Addressing the disagreement, Jenkins wrote:
“[T]he record of conviction the parties may consult at the prima facie stage includes a preliminary hearing transcript preceding a guilty plea…We have, to be sure, placed limits on the use of preliminary hearing transcripts to prove disputed facts, but these limits are inapplicable here….Rather than resolving a contested factual dispute, statements within Patton’s preliminary hearing transcript contributed specific factual assertions about his conviction—namely, that it was premised on him being the sole shooter. Patton’s conclusory checkbox allegations alone could not create a factual dispute about whether he played a meaningfully different role in the attempted murder.”
He continued:
“To the extent courts of appeal have conditioned use of preliminary hearing transcripts at the prima facie stage on whether a defendant, when pleading guilty, stipulated to the transcript or its contents, they have overlooked the issue framing role a transcript can play at the prima facie stage of the resentencing process….The absence of such a stipulation during an earlier plea colloquy does not eliminate this role.”

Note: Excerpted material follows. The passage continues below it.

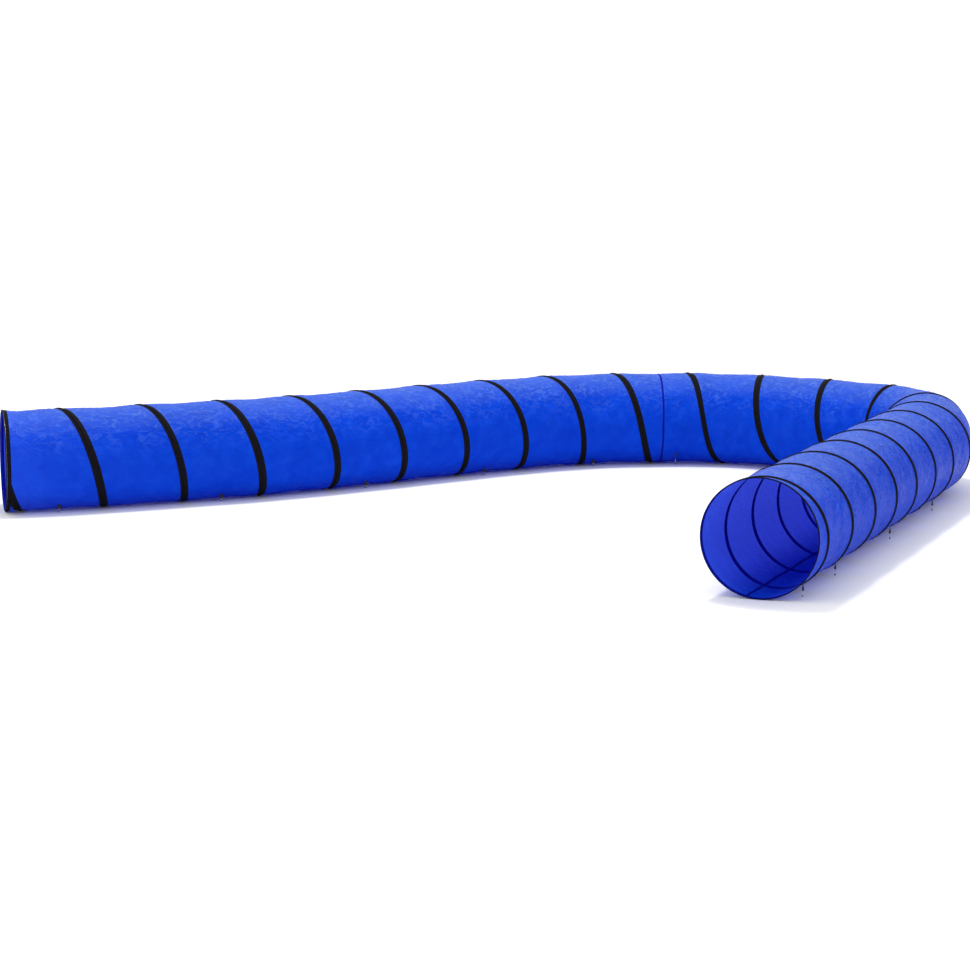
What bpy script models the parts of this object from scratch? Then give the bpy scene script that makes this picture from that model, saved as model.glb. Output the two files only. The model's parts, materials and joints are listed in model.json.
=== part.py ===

In a footnote, Jenkins declared that “[w]e disapprove the [Court of Appeal] decisions to the extent they conditioned the use of preliminary hearing transcripts on whether a petitioner previously admitted the truth of testimony contained therein or stipulated to the transcript as the factual basis of a plea.”
Not Always Refute
Acknowledging that a preliminary hearing transcript may not always refute the allegations in the petition, he remarked:
“[P]etitioners confronting a record of conviction that demonstrates relief is unavailable have the burden of coming forward with nonconclusory allegations to alert the prosecution and the court to what issues an evidentiary hearing would entail. It follows…that should a trial court encounter a material fact dispute, the court may not resolve that dispute at the prima facie stage and should instead grant petitioner an evidentiary hearing, assuming relief is not otherwise foreclosed.”
By way of example, Jenkins said that a dispute regarding the basis for the conviction may arise if the petitioner points to specific facts that identify someone else as the direct perpetrator. However, he concluded:
“[A]bsent specific facts, no such dispute arises, as Patton asserts, from mere latent, speculative possibilities; that is, a hypothetical alternate direct perpetrator cannot be conjured from thin air or a legal conclusion.”
He opined:
“Patton’s petition contains only a checkbox declaration with legal conclusions, he submitted no reply, and he made no argument when invited to do so at the prima facie hearing. After determining the facial validity of a resentencing petition and before ordering an evidentiary hearing, a trial court may properly, at the prima facie stage, reference the record of conviction to [counter] conclusory allegations in furtherance of its statutorily required screening function at that juncture of a section 1172.6 proceeding. The Court of Appeal correctly concluded this is not impermissible factfinding and correctly concluded Patton had not, on the record before it, made a prima facie showing.”
Jenkins added:
“In light of Patton’s request at oral argument, however, to be permitted to plead additional facts on remand should we affirm, we—out of an abundance of caution—will order a remand to the superior court with directions for that court to consider an amended petition should Patton, within 30 days of that remand, seek to file one.”
The case is People v. Patton, 2025 S.O.S. 521.